→ Supplied entries
══════════════════════════════

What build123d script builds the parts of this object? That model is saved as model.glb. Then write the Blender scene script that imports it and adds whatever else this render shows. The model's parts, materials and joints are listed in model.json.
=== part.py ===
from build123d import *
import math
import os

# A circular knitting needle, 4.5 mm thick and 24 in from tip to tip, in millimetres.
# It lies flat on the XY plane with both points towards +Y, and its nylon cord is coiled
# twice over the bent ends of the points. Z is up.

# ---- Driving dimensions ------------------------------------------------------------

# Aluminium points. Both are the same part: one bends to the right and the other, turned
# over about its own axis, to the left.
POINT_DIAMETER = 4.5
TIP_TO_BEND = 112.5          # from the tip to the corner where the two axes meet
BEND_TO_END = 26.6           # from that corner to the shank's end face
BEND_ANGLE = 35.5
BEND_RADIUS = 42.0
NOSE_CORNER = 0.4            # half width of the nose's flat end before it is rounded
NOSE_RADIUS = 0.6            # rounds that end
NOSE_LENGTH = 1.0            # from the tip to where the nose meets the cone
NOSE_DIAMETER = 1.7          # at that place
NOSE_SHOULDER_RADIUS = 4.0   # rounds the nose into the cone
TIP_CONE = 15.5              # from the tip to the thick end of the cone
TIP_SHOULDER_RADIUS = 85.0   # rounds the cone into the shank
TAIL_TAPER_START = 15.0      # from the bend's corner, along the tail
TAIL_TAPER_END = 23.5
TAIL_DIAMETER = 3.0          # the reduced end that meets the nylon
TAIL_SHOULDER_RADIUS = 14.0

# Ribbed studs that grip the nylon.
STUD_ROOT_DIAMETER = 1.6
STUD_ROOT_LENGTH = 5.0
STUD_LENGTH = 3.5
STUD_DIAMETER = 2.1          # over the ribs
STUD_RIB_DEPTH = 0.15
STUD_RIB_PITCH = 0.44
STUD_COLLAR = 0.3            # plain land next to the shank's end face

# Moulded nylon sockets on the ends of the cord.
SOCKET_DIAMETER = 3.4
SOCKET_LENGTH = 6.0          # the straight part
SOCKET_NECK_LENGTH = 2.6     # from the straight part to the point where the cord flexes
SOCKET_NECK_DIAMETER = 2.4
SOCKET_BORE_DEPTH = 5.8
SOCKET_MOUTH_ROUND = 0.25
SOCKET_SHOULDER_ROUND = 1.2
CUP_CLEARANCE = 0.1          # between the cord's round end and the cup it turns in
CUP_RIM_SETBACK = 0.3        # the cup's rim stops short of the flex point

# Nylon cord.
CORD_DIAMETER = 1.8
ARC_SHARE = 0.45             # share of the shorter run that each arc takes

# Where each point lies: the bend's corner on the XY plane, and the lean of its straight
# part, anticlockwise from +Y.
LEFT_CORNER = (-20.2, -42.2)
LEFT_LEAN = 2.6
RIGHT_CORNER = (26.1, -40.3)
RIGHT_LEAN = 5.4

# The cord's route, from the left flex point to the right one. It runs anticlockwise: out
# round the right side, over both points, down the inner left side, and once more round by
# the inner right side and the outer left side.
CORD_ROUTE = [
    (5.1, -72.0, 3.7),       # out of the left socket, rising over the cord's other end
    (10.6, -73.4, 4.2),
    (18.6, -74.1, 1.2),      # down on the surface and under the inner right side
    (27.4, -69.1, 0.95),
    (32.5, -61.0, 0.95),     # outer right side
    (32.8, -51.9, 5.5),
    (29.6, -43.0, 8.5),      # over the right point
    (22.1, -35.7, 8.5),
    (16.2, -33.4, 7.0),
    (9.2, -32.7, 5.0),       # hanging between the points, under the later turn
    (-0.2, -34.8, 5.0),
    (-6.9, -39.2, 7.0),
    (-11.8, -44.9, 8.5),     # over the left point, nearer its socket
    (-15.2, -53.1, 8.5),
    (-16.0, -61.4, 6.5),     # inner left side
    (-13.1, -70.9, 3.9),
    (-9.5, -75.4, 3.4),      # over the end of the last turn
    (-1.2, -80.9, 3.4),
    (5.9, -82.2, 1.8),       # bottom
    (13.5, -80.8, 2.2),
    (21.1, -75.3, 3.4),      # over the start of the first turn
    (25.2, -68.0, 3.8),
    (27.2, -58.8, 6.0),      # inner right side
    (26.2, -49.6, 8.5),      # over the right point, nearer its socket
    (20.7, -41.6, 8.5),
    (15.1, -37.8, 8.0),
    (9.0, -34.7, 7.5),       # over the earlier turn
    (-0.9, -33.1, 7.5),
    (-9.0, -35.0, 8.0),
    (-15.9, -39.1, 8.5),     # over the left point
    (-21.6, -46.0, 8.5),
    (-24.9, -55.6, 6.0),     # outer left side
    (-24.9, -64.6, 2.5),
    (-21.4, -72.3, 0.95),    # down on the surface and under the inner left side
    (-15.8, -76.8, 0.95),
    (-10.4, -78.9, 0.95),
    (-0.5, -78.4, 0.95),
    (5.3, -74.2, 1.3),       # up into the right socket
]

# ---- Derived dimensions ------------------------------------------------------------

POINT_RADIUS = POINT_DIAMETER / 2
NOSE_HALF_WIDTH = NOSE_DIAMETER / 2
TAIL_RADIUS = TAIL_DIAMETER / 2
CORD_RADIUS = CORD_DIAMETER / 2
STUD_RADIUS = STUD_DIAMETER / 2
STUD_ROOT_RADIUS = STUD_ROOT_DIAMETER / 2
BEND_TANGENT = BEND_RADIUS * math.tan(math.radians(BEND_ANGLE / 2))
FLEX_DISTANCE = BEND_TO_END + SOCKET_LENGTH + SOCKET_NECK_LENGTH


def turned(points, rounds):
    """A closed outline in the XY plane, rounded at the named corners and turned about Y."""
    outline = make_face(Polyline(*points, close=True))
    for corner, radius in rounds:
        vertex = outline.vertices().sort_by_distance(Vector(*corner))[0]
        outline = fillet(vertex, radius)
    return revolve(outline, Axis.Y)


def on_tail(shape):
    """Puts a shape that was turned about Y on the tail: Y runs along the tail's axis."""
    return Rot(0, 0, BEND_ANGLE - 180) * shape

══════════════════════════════

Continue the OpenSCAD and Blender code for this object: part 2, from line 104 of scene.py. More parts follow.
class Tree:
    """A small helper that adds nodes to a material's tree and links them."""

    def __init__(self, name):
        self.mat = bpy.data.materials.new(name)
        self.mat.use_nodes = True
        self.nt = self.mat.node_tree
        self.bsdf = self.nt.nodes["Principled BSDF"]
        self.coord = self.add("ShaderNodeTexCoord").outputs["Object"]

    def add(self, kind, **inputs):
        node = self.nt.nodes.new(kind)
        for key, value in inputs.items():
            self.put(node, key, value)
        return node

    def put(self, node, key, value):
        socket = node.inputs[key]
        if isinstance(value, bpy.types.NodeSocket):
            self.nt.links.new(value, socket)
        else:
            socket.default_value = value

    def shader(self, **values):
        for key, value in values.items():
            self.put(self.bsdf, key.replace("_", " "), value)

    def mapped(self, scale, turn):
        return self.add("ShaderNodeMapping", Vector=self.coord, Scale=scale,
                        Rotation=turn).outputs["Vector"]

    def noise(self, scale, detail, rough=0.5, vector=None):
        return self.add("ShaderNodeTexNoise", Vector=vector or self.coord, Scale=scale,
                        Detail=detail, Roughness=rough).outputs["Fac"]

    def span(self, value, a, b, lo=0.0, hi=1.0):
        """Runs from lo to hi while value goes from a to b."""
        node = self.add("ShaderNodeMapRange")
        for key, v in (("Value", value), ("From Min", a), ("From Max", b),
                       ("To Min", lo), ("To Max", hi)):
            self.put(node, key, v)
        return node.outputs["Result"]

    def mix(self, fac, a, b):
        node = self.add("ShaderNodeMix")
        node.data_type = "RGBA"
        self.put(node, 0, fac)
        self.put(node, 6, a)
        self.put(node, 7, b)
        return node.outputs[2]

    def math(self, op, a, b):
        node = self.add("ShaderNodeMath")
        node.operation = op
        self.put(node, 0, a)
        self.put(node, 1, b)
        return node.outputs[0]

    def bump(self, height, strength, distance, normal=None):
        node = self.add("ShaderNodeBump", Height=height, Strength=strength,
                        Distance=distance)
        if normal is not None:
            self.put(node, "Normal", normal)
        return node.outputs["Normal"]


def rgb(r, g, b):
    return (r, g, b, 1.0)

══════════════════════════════

→ Task details
Look through the entries above and list every line containing "scene".

→ Output below
What build123d script builds the parts of this object? That model is saved as model.glb. Then write the Blender scene script that imports it and adds whatever else this render shows. The model's parts, materials and joints are listed in model.json.
Continue the OpenSCAD and Blender code for this object: part 2, from line 104 of scene.py. More parts follow.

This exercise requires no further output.